** START OF Information provided **

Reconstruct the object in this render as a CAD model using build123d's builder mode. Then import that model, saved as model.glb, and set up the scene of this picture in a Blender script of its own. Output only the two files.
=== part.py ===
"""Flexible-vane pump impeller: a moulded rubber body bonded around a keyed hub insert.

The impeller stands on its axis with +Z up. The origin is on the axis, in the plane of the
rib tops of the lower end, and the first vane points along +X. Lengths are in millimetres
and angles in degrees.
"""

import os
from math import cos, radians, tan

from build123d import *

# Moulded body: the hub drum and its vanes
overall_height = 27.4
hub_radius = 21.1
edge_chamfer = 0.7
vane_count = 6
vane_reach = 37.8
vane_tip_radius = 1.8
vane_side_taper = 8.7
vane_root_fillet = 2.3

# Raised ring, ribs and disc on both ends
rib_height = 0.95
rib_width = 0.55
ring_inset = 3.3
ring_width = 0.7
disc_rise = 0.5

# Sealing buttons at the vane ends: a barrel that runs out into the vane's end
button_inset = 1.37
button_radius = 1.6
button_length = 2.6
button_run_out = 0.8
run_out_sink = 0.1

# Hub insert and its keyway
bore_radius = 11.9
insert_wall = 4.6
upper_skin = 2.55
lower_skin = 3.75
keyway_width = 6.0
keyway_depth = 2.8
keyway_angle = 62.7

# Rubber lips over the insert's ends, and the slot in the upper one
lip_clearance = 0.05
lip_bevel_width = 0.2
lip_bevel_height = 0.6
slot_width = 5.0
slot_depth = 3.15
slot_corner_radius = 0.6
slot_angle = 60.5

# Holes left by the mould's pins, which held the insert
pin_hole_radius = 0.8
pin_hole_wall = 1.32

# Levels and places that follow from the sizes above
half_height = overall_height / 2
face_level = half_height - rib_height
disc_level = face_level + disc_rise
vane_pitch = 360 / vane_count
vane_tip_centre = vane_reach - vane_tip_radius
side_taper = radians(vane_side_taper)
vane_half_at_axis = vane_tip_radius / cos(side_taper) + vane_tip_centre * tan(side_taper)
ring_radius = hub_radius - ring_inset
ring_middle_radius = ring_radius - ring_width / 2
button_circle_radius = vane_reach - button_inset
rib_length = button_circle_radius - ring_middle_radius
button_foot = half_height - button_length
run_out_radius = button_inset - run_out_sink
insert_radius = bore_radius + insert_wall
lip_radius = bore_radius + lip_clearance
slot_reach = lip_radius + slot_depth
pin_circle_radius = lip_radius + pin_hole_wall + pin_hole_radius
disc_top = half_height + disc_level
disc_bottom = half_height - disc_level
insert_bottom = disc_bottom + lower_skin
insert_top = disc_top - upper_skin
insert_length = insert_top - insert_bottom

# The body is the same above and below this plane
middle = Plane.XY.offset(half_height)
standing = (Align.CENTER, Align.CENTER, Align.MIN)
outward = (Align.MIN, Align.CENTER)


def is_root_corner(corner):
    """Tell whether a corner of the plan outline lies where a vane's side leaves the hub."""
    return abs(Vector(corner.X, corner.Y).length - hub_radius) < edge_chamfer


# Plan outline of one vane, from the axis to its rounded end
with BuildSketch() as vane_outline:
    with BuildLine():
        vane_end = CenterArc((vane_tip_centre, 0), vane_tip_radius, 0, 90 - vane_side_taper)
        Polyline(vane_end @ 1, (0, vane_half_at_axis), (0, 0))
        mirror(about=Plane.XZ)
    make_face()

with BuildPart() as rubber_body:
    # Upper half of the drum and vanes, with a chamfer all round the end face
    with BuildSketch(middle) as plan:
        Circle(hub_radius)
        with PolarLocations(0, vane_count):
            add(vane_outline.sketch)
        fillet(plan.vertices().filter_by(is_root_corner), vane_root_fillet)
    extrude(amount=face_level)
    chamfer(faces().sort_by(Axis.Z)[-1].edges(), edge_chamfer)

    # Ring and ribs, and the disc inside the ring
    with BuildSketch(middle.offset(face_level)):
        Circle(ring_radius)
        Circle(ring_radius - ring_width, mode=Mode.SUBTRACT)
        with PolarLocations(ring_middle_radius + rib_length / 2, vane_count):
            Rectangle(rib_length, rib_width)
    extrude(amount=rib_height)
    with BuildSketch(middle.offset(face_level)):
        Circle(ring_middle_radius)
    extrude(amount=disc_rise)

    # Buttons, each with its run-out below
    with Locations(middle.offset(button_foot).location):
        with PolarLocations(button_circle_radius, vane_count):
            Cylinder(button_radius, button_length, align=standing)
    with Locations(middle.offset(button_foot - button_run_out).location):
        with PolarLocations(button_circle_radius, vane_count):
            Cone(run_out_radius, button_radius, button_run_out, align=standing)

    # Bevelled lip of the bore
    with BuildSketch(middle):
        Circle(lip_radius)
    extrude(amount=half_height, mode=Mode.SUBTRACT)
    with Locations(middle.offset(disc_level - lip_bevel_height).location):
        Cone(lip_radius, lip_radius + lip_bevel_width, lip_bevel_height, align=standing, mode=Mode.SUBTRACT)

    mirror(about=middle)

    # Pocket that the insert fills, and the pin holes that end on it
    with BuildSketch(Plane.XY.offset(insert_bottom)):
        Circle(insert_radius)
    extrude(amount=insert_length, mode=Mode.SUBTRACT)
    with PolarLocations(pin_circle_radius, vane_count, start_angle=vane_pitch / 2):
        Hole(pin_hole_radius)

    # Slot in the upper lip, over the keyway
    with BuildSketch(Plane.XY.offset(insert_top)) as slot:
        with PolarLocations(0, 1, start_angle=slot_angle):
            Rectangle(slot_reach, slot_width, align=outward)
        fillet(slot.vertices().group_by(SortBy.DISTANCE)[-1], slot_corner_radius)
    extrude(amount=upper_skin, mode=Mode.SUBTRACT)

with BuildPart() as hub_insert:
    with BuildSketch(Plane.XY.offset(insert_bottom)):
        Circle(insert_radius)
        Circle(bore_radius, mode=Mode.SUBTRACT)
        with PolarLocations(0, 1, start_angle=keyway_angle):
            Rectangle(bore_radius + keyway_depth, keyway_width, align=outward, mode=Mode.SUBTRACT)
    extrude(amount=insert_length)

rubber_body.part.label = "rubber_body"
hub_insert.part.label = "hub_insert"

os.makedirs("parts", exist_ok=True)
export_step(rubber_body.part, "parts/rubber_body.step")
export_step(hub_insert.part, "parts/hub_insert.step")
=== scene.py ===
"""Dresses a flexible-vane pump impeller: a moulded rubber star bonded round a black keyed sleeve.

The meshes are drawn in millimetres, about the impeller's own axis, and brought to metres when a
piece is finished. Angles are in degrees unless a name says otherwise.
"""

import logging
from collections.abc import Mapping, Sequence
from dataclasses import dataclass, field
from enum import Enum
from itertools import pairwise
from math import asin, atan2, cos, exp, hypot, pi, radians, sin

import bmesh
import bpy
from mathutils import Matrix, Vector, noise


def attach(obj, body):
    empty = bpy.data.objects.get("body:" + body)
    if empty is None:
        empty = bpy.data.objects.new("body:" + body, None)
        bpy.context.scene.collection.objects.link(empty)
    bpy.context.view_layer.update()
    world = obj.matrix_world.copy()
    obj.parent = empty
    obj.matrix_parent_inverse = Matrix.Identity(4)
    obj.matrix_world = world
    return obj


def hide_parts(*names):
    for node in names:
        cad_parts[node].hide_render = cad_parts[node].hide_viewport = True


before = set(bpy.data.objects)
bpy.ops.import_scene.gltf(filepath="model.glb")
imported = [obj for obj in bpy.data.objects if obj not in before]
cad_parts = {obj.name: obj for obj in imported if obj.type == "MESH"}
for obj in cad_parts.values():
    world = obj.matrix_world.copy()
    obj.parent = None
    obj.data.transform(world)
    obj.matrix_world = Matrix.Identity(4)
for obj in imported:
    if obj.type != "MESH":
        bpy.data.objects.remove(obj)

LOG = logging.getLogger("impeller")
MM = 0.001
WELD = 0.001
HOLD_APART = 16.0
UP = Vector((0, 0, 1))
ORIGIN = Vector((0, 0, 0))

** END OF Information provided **

From the first line above through the line that contains "from build123d import *", quote each line exactly. Output nothing more.

> Reply
Reconstruct the object in this render as a CAD model using build123d's builder mode. Then import that model, saved as model.glb, and set up the scene of this picture in a Blender script of its own. Output only the two files.
=== part.py ===
"""Flexible-vane pump impeller: a moulded rubber body bonded around a keyed hub insert.

The impeller stands on its axis with +Z up. The origin is on the axis, in the plane of the
rib tops of the lower end, and the first vane points along +X. Lengths are in millimetres
and angles in degrees.
"""

import os
from math import cos, radians, tan

from build123d import *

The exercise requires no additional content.